Il s’agit d’une avancée capitale puisque l’ancienne version de la loi se limitait aux appels de fonds de l’exercice qui concernaient uniquement les charges courantes et les cotisations du fonds travaux.
Les provisions travaux n’étaient pas incluses.
A présent, cette procédure peut être utilisée pour tous les impayés de l’exercice en cours, mais aussi ceux des exercices précédents.
Néanmoins, on peut relever une petite faille puisque les appels d’avance impayés de l’exercice en cours ne peuvent bénéficier de ce dispositif puisqu’ils n’entrent ni dans l’article 14-1, ni dans l’article 14-2.
En revanche, les avances impayées des exercices précédents peuvent quant à elles bénéficier de ce dispositif puisque l’article ne fait pas de distinction et parle uniquement « des sommes restant dues ».
II. Une procédure comme en matière de référé
Cette procédure n’est pas une action en référé mais comme en référé.

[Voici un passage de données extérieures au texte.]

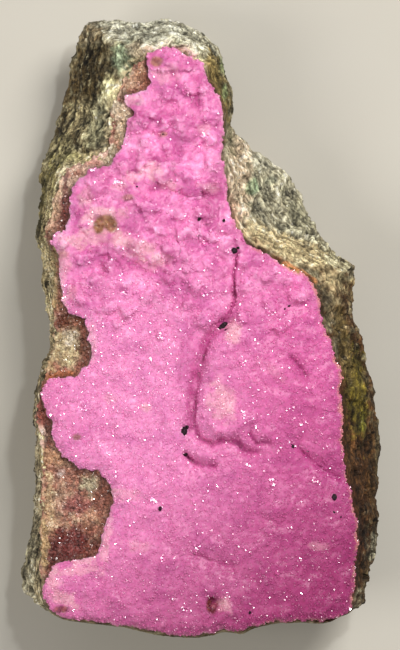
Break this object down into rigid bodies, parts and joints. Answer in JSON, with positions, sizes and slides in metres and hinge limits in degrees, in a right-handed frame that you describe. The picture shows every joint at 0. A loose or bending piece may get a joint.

Par conséquent, le syndicat des copropriétaires n'est pas tenu de prendre un avocat pour le représenter et de saisir le président du Tribunal de Grande Instance.
Conformément à l’article 492-1 du Code de procédure civile, « […] le juge exerce les pouvoirs dont dispose la juridiction au fonds et statue par une ordonnance ayant l’autorité de la chose jugée relativement aux contestations qu’elle tranche […] »
Autrement dit, la procédure est considérée comme un jugement rendu, empêchant la partie adverse de recommencer un nouveau procès.
Le débiteur devra alors faire appel de l’ordonnance, s’il considère qu’elle est injuste.
Il faut savoir que sur l’impulsion de l’ARC, des syndics professionnels ont d’ores et déjà engagé cette procédure sur la base du nouveau dispositif prévu par la loi ELAN.
Il est donc essentiel que le conseil syndical de copropriété qui présente un nombre important d’impayés insiste auprès du syndic pour qu’il utilise en masse ce type d’actions, qui, rappelons-le, conformément à l’article 55 du décret du 17 mars 1967, n’a pas besoin d’obtenir l’aval préalable de l’assemblée générale.